■ AIM
Find every line with the string "materials" in it, count them, and reply with that count only.

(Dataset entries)
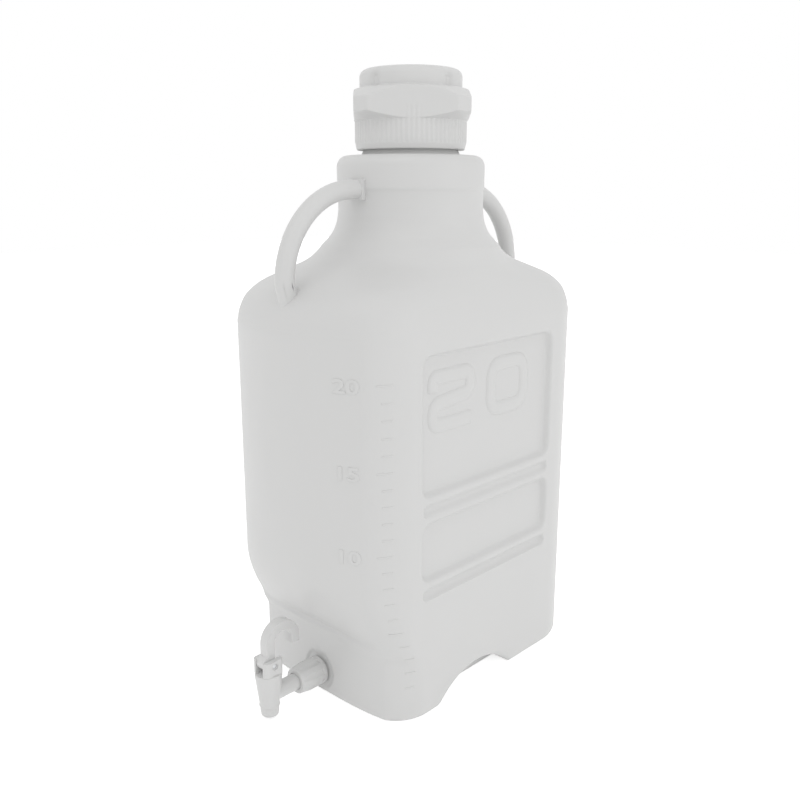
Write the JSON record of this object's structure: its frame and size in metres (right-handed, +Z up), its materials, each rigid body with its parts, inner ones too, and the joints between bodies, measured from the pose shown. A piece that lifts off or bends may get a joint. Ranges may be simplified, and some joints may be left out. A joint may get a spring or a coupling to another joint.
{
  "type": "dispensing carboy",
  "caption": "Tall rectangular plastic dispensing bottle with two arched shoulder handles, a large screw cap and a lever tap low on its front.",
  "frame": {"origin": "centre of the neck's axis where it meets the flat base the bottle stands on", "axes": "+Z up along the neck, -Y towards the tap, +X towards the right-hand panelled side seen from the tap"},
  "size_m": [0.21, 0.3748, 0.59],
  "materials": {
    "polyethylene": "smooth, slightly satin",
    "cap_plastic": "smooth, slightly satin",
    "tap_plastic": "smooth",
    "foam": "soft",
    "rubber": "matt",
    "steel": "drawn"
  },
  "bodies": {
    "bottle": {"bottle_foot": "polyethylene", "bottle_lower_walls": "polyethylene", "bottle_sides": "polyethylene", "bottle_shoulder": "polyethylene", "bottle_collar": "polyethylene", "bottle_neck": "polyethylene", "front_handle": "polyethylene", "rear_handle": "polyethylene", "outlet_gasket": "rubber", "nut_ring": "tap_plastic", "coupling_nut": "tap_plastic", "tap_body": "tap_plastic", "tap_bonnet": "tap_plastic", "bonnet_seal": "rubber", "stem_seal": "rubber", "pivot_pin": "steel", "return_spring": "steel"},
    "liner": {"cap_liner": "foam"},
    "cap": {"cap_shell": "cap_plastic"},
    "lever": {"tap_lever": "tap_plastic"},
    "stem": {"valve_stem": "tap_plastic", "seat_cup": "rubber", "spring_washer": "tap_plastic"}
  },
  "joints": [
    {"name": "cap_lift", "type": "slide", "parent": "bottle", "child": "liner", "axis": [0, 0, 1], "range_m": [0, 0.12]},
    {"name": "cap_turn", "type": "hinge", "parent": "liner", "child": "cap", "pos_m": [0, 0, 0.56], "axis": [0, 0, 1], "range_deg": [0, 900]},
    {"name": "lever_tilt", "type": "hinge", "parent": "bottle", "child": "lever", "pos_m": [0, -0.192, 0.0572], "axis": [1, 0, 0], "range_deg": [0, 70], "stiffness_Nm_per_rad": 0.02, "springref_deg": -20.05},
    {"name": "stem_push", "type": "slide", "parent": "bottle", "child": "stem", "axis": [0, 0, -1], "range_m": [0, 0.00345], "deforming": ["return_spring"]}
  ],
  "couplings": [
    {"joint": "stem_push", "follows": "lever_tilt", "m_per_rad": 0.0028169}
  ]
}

==

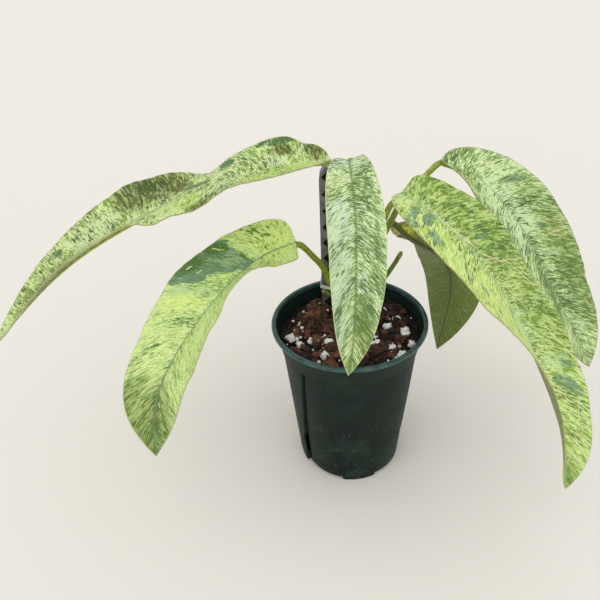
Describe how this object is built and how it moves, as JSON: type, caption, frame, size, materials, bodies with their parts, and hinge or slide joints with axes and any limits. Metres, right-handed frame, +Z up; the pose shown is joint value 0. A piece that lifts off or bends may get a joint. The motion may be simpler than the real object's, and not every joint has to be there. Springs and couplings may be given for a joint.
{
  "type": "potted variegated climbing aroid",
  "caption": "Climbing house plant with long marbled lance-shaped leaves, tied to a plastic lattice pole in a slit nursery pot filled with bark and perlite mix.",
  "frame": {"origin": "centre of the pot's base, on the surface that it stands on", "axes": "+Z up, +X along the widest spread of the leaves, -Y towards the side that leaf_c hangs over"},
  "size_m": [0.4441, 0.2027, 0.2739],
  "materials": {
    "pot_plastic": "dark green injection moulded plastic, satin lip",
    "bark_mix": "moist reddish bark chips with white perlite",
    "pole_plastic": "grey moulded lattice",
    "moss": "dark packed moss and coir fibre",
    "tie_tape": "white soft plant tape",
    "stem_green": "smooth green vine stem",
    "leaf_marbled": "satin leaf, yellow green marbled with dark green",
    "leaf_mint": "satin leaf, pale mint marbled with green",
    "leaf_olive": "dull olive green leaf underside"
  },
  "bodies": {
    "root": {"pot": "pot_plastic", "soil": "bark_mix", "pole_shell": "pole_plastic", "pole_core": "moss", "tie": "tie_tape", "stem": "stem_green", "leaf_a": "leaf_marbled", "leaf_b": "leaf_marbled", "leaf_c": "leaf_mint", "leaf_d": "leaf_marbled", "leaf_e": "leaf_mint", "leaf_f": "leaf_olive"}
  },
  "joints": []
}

■ COMPLETE OUTPUT
4